One blatant example would be the failure to pay time charter hire, which is normally due fifteen days in advance. To grant a grace period for the hire accounting would indeed reward the wrongdoer. In the days when cheques needed to be cut and mailed, or foreign currencies had to be purchased for the purpose of settling invoices or an award, it may have been appropriate to allow certain periods to accomplish this. However, in today's banking environment and the ease with which funds can be moved around (provided there is liquidity), there is no justification to allow a grace period of any duration.
In a recent case, a shipowner was awarded approximately $5.5 million in overdue freight. Since an interest rate of four per cent (the current prime) would not compensate the owner for the loss of funds or represent an inducement to charterers to pay this amount due, the panel decided to apply the statutory interest rate of nine per cent per annum as applied in New York State courts. The state courts award both pre-judgment and post-judgment interest by statute at this level.
The Federal Court in New York may follow the state statutory rate for pre-judgment interest or, in maritime cases, declare a rate in its discretion based on the submissions of the parties as to the actual rate over the pre-judgment period that would amount to restitutio in integrum for the recovering party. For the post-judgment interest, the Federal Court, by statute, looks to the published 52-week Treasury Bills rate.
In this context, I refer to a couple of court decisions dealing with interest;
- Compound pre-judgment is the norm in federal litigation [ Amoco Cadiz ];
- A claim which has been exaggerated will be reduced, but the claimant is nonetheless entitled to interest on the reduced portion [ Amoco Cadiz ];
- Interest calculated an average yield of six-month Treasury bills. [ Nepco v O.T. Sonja ];
- Interest should be awarded at the rate the wrongdoer would have paid to borrow the money or at the rate the victim could have earned for loaning the money, whichever is greater [ Gamma-10 v APL ]
The strangest request for interest I encountered was in a breach of contract case.

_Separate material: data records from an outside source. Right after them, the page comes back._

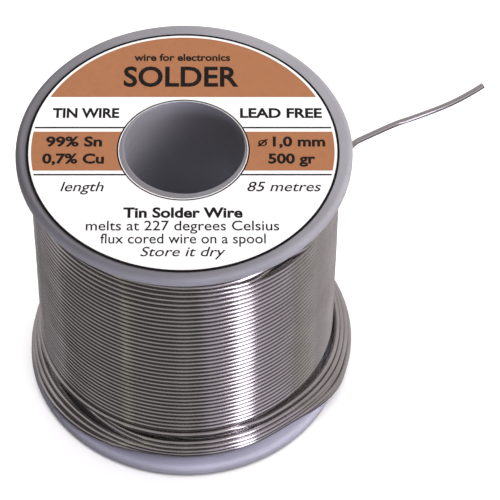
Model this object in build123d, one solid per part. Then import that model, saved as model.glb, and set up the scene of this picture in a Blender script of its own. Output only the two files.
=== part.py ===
from build123d import *
import math
import os

# A 500 g spool of 1.0 mm solder wire, standing on its lower flange.
# Millimetres, +Z up. The origin is on the bore's axis, level with the lower flange's outer face.

# The moulded spool
flange_radius = 28.0
flange_thickness = 2.4
flange_edge_rounding = 0.9
spool_height = 55.8
bore_radius = 10.0
bore_edge_rounding = 0.25
barrel_radius = 12.0

# The two halves of the spool meet at mid height, where a spigot on the lower half enters the upper one
joint_height = spool_height / 2
spigot_length = 4.0
spigot_radius = 10.95
spigot_clearance = 0.05

# Shallow marks left by the mould's ejector pins on the lower flange's outer face
ejector_mark_count = 4
ejector_mark_radius = 2.0
ejector_mark_depth = 0.15
ejector_circle_radius = 19.0

# The paper label on the upper flange, stuck on slightly off centre
label_radius = 25.95
label_hole_radius = 10.65
label_thickness = 0.15
label_centre = (-0.2, -0.6)
label_hole_centre = (-0.13, -0.68)

# The wire and how it lies on the spool
wire_diameter = 1.0
core_radius = 25.1
outer_layer_radius = 26.0
outer_layer_bottom = 8.8
outer_layer_top = 50.5

# The slack turns near the lower flange: an oval ring that bulges out to one side
slack_top = 8.6
slack_half_length = 28.8
slack_half_width = 27.4
slack_offset_x = 0.8
slack_top_rounding = 1.2

# The last turn of wire, and the free end that leaves it
last_turn_radius = 26.2
last_turn_height = 52.0
last_turn_start_angle = 95.0
last_turn_sweep = 255.0
tail_route = [
    (25.802, -4.550, 52.0),
    (26.670, 0.374, 52.0),
    (28.1, 4.2, 52.1),
    (32.0, 6.5, 52.4),
    (35.5, 8.6, 52.7),
    (38.0, 9.4, 53.0),
    (44.1, 11.8, 53.8),
    (48.2, 14.0, 54.6),
    (50.2, 15.4, 55.0),
]
corner_share = 0.45

# The flux that fills the hollow wire, shown where the free end is cut
flux_radius = 0.2
flux_length = 1.2

UPRIGHT = (Align.CENTER, Align.CENTER, Align.MIN)


def upright_cylinder(radius, bottom, top):
    """A solid cylinder on the spool's axis."""
    return Pos(0, 0, bottom) * Cylinder(radius, top - bottom, align=UPRIGHT)


def ring(inner_radius, outer_radius, bottom, top):
    """A solid ring on the spool's axis."""
    return upright_cylinder(outer_radius, bottom, top) - upright_cylinder(inner_radius, bottom, top)


def flange(bottom):
    """A disc with a well rounded edge."""
    disc = upright_cylinder(flange_radius, bottom, bottom + flange_thickness)
    return fillet(disc.edges().filter_by(GeomType.CIRCLE), flange_edge_rounding)


def round_bore_edge(half, height):
    """Round the mouth of the bore that lies at the given height."""
    mouth = (
        half.edges()
        .filter_by(GeomType.CIRCLE)
        .filter_by(lambda e: abs(e.radius - bore_radius) < 0.01)
        .filter_by(lambda e: abs(e.center().Z - height) < 0.01)
    )
    return fillet(mouth, bore_edge_rounding)


def spool_lower_half():
    """Lower flange, lower half of the barrel, and the spigot."""
    barrel = upright_cylinder(barrel_radius, flange_thickness, joint_height)
    spigot = upright_cylinder(spigot_radius, joint_height, joint_height + spigot_length)
    half = flange(0) + barrel + spigot
    half -= upright_cylinder(bore_radius, 0, spool_height)
    half = round_bore_edge(half, 0)
    mark = upright_cylinder(ejector_mark_radius, 0, ejector_mark_depth)
    for place in PolarLocations(ejector_circle_radius, ejector_mark_count, start_angle=45):
        half -= place * mark
    return half


def spool_upper_half():
    """Upper flange and upper half of the barrel, with the socket that takes the spigot."""
    barrel = upright_cylinder(barrel_radius, joint_height, spool_height - flange_thickness)
    half = barrel + flange(spool_height - flange_thickness)
    half -= upright_cylinder(bore_radius, joint_height, spool_height)
    socket_radius = spigot_radius + spigot_clearance
    socket_top = joint_height + spigot_length + spigot_clearance
    half -= upright_cylinder(socket_radius, joint_height, socket_top)
    return round_bore_edge(half, spool_height)


def top_label():
    """Ring of printed paper on the upper flange."""
    label_top = spool_height + label_thickness
    paper = Pos(*label_centre) * upright_cylinder(label_radius, spool_height, label_top)
    return paper - Pos(*label_hole_centre) * upright_cylinder(label_hole_radius, spool_height, label_top)


def wound_wire_core():
    """The inner layers of wire, which fill the spool from the barrel out."""
    return ring(barrel_radius, core_radius, flange_thickness, spool_height - flange_thickness)


def wound_wire_outer_layer():
    """The tight outermost layer, which stops short of the lower flange."""
    return ring(core_radius, outer_layer_radius, outer_layer_bottom, outer_layer_top)


def slack_turns():
    """The outer shape of the loose turns that have slipped off the bottom of the outer layer."""
    outline = Pos(slack_offset_x, 0, flange_thickness) * Ellipse(slack_half_length, slack_half_width)
    oval = extrude(outline, slack_top - flange_thickness)
    oval = fillet(oval.edges().group_by(Axis.Z)[-1], slack_top_rounding)
    return oval - upright_cylinder(core_radius, flange_thickness, slack_top)


def last_turn():
    """The last turn of wire, lying round the winding just under the upper flange."""
    section = Pos(last_turn_radius, 0, last_turn_height) * Rot(90, 0, 0) * Circle(wire_diameter / 2)
    turn = revolve(section, axis=Axis.Z, revolution_arc=last_turn_sweep)
    return Rot(0, 0, last_turn_start_angle) * turn


def corner_radii(route):
    """The largest tangent arc that the two runs beside each corner leave room for."""
    points = [Vector(*point) for point in route]
    radii = []
    for before, corner, after in zip(points, points[1:], points[2:]):
        arriving = corner - before
        leaving = after - corner
        half_turn = math.radians(arriving.get_angle(leaving)) / 2
        shorter = min(arriving.length, leaving.length)
        radii.append(corner_share * shorter / math.tan(half_turn))
    return radii


def wire_free_end():
    """The free end of the wire and the flux at its cut end."""
    radii = corner_radii(tail_route)
    path = FilletPolyline(*tail_route, radius=radii)
    section = Plane(origin=path @ 0, z_dir=path % 0) * Circle(wire_diameter / 2)
    tube = sweep(section, path=path)
    expected = math.pi * (wire_diameter / 2) ** 2 * path.length
    print("free end: length", round(path.length, 2), "radii", [round(r, 1) for r in radii])
    print("free end: volume", round(tube.volume, 3), "section times length", round(expected, 3))
    cut_end = Plane(origin=path @ 1, z_dir=(path % 1) * -1)
    flux = cut_end * Cylinder(flux_radius, flux_length, align=UPRIGHT)
    return tube - flux, flux


wire_tail, flux_core = wire_free_end()
nodes = {
    "spool_lower_half": spool_lower_half(),
    "spool_upper_half": spool_upper_half(),
    "top_label": top_label(),
    "wound_wire_core": wound_wire_core(),
    "wound_wire_outer_layer": wound_wire_outer_layer(),
    "slack_turns": slack_turns(),
    "last_turn": last_turn(),
    "wire_tail": wire_tail,
    "flux_core": flux_core,
}

os.makedirs("parts", exist_ok=True)
for name, shape in nodes.items():
    export_step(shape, f"parts/{name}.step")
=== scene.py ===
import math
import random

import bpy
import numpy as np
from mathutils import Matrix, Vector


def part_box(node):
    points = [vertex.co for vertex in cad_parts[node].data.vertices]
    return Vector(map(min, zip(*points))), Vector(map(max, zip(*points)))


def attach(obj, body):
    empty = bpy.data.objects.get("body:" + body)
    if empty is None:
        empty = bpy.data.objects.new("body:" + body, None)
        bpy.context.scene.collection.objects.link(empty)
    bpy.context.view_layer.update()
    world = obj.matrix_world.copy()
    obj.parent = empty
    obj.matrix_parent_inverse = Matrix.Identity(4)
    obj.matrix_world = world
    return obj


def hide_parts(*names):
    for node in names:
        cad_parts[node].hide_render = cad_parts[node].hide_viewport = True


# A spool of solder wire. Lengths are in metres, and a length written in millimetres is multiplied by MM.
# Azimuths are in degrees round the spool's axis: 0 is +X, -90 is the front, seen from above they grow
# counter-clockwise, and the wire climbs the same way.

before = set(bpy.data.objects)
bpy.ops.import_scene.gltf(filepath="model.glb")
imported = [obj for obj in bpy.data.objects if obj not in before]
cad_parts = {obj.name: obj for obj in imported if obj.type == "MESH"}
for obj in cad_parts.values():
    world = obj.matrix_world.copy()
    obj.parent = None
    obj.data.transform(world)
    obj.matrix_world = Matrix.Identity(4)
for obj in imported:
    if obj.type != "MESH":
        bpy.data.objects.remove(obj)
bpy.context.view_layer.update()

MM = 0.001
FULL_TURN = 2 * math.pi
draw = random.Random(5)

# ---------------------------------------------------------------- sizes, from the CAD frame
label_low, label_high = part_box("top_label")
label_centre = (label_low + label_high) / 2
core_low, core_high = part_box("wound_wire_core")
layer_low, layer_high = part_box("wound_wire_outer_layer")
wire_radius = 0.5 * MM
barrel_radius = 12 * MM
layer_radius = layer_high.x - wire_radius

# ---------------------------------------------------------------- camera
camera_target = Vector((11.16, 0.14, 28.54)) * MM
camera_distance = 492.5 * MM
camera_elevation = math.radians(51.26)
camera_roll = 0.015
camera_lens = 204.7


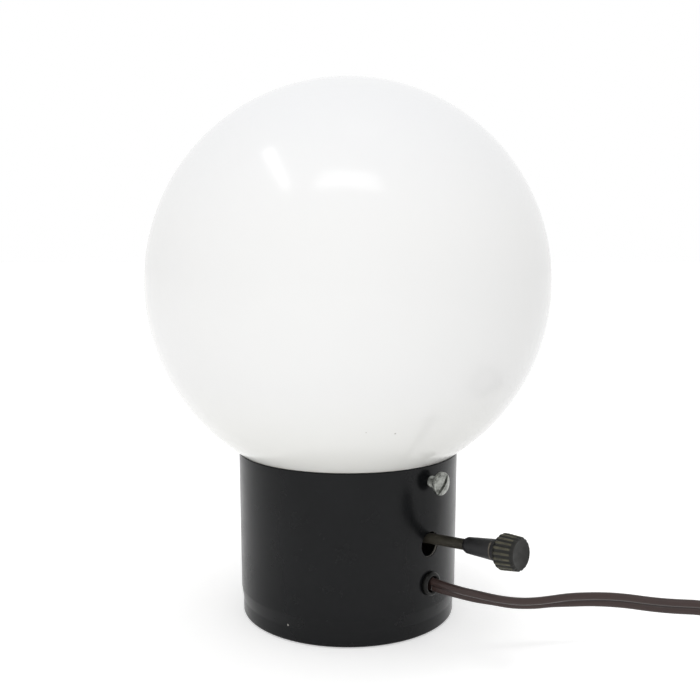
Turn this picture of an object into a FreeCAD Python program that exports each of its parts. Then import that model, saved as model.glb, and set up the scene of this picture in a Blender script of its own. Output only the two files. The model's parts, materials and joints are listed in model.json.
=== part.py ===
import FreeCAD, Part
import math
import os
from types import SimpleNamespace

import Sketcher
from FreeCAD import Placement, Rotation, Vector

# Glass globe table lamp. Origin at the middle of the face it stands on, +Z up.
# +X is the side of the clamp screw, the switch knob and the cord.

# Driving dimensions in millimetres, with angles in degrees and counts as plain numbers.
SIZES = {
    # opal glass globe: a sphere with a short neck and a turned-out lip
    "globe_diameter": 152.4,
    "glass_wall": 2.6,
    "neck_fillet": 3.0,
    "lip_gap": 1.6,
    "groove_depth": 2.9,
    "globe_rim_gap": -0.27811,
    "lip_curve": 3.4,
    "lip_land": 0.6,
    "lip_depth": 13.5,
    # drawn steel base, a cup with a slightly necked-in foot
    "rim_height": 63.5,
    "rim_diameter": 84.4,
    "rim_flare": 0.35,
    "band_step": 0.7,
    "band_height": 6.4,
    "step_curve": 2.2,
    "shell_wall": 0.9,
    "foot_radius": 1.6,
    "foot_lift": 0.4,
    "floor_recess": 1.2,
    "foot_width": 4.65,
    "switch_hole_diameter": 9.5,
    "switch_hole_height": 35.6,
    # felt under the base
    "felt_gap": 0.3,
    # ledge ring inside the base that the glass lip stands on
    "seat_bearing": 4.9,
    "seat_thickness": 1.0,
    "seat_skirt": 6.0,
    "weld_gap": 0.1,
    # clamp screw, backed off the glass
    "screw_diameter": 4.1,
    "screw_length": 6.0,
    "screw_head_diameter": 8.9,
    "screw_head_side": 1.1,
    "screw_head_dome": 1.1,
    "screw_slot_width": 1.1,
    "screw_slot_depth": 1.2,
    "screw_slot_angle": 39.0,
    "screw_lip_gap": 0.35,
    "thread_gap": 0.08,
    # hat-shaped strap that carries the socket
    "strap_clear_height": 8.6,
    "strap_thickness": 1.4,
    "strap_width": 16.0,
    "strap_hat_width": 30.0,
    "strap_foot_length": 11.0,
    "rivet_diameter": 3.2,
    "rivet_head_diameter": 6.0,
    "rivet_head_height": 1.0,
    "rivet_gap": 0.05,
    # threaded nipple, nut and washer
    "nipple_diameter": 10.2,
    "nipple_bore": 7.0,
    "nipple_below_nut": 0.6,
    "nipple_in_socket": 6.0,
    "nut_across_flats": 14.3,
    "nut_thickness": 3.0,
    "washer_diameter": 17.0,
    "washer_thickness": 0.8,
    # moulded socket with the switch in its lower half
    "socket_diameter": 36.8,
    "socket_foot_diameter": 22.0,
    "socket_foot_height": 5.0,
    "socket_shoulder_height": 5.0,
    "socket_height": 58.0,
    "socket_edge": 0.8,
    "mouth_depth": 23.8,
    "contact_pocket_diameter": 14.0,
    "contact_pocket_depth": 2.0,
    "terminal_flat": 32.0,
    "terminal_flat_width": 20.0,
    "terminal_flat_height": 15.0,
    "terminal_flat_start": 9.0,
    # threaded shell that takes the bulb
    "screw_shell_bore": 27.4,
    "screw_shell_wall": 0.5,
    "screw_shell_height": 21.9,
    "screw_shell_hole": 11.0,
    "fit_gap": 0.2,
    # springy centre contact
    "contact_width": 5.0,
    "contact_strip": 0.4,
    "contact_foot_length": 6.0,
    "contact_leaf_length": 3.5,
    "contact_bend_place": 2.8,
    "contact_rise": 1.4,
    "contact_gap": 0.25,
    # terminals
    "terminal_plate_width": 9.0,
    "terminal_plate_height": 13.0,
    "terminal_plate_lift": 0.7,
    "terminal_ear_height": 6.0,
    "terminal_ear_reach": 5.0,
    "terminal_screw_place": 8.8,
    "terminal_plate_thickness": 0.8,
    "terminal_screw_diameter": 3.5,
    "terminal_screw_length": 4.0,
    "terminal_head_diameter": 6.6,
    "terminal_head_height": 1.8,
    # rotary switch: its shaft rises a little towards the knob
    "shaft_rise": 5.0,
    "shaft_diameter": 3.9,
    "shaft_height_at_shell": 36.3,
    "rotor_diameter": 13.2,
    "rotor_length": 6.0,
    "rotor_hub_diameter": 8.0,
    "rotor_hub_length": 5.0,
    "rotor_back": 7.0,
    "rotor_notch_count": 4,
    "rotor_notch_radius": 1.8,
    "switch_bore_diameter": 14.0,
    "switch_bush_length": 6.0,
    "turning_gap": 0.35,
    # knob and the tapered collar behind it
    "collar_start": 58.1,
    "collar_length": 12.5,
    "collar_small_diameter": 5.8,
    "collar_large_diameter": 7.4,
    "collar_lead_in": 0.8,
    "collar_neck_diameter": 6.2,
    "collar_neck_length": 0.9,
    "knob_length": 10.4,
    "knob_rear_diameter": 12.8,
    "knob_front_diameter": 11.4,
    "knob_rear_round": 1.6,
    "knob_front_round": 0.7,
    "knob_socket_depth": 5.0,
    "flute_count": 20,
    "flute_radius": 0.8,
    "flute_depth": 0.45,
    # light bulb
    "bulb_diameter": 60.0,
    "bulb_length": 108.4,
    "bulb_wall": 0.8,
    "bulb_neck_diameter": 28.0,
    "bulb_shoulder_radius": 50.0,
    "base_thread_diameter": 26.4,
    "base_wall": 0.4,
    "base_collar_height": 2.0,
    "base_height": 25.3,
    "insulator_height": 3.9,
    "insulator_top_diameter": 22.0,
    "tip_diameter": 9.0,
    "tip_height": 1.1,
    "mount_tube_diameter": 5.6,
    "mount_height": 30.0,
    "filament_wire": 0.7,
    "filament_span": 18.0,
    "filament_height": 22.0,
    # cord and its bushing
    "cord_width": 5.4,
    "cord_thickness": 2.7,
    "cord_groove": 1.0,
    "cord_height": 19.5,
    "inner_cord_reach": 4.7,
    "bush_body_diameter": 7.8,
    "bush_bore": 5.9,
    "bush_flange_diameter": 8.8,
    "bush_flange_thickness": 1.6,
    "bush_back_diameter": 9.6,
    "bush_back_thickness": 1.6,
    "bush_gap": 0.05,
    "lead_diameter": 2.4,
    # coil of spare cord
    "coil_outer_radius": 37.0,
    "coil_half_turns_in": 8,
    "coil_half_turns_out": 7,
    "coil_pitch": 3.6,
    "coil_layer_rise": 5.9,
    "coil_floor_gap": 0.2,
    # plug
    "plug_length": 27.0,
    "plug_width": 20.0,
    "plug_thickness": 12.0,
    "plug_tail_width": 9.0,
    "plug_tail_thickness": 7.0,
    "plug_face_width": 22.0,
    "blade_spacing": 12.7,
    "blade_width": 6.35,
    "blade_thickness": 1.5,
    "blade_length": 17.5,
}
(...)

The claim was for approximately $600,000 and the principal testified that his company should be entitled to interest at a rate of 46 per cent. When questioned about this extraordinary rate, he stated that, at the time of the breach, his company bought a stock in another company whose shares rose by 46 per cent. Therefore, he argued that, had they had the money due them (i.e., $600,000), they could have invested it and made this very substantial return. The panel, not unexpectedly, declined this rate.
Some might think there is justification in awarding the 46 per cent interest. But what about an adverse market reaction? If the shares had not gone up, but down, should claimants' entitlement to interest be reduced or totally negated at all? It is human nature to hope that everything will always work for the better, but this type of return is neither realistic nor foreseeable, and, therefore, inappropriate for an arbitration award.
Interest needs to be more reflective of commercial realities. Parties need to be made whole and not penalised by unrealistic rate levels. At the same time, the application should be standardised so that the results are not all over the map. With that thought in mind, it would be my suggestion that New York arbitrators adopt the court-applied rates.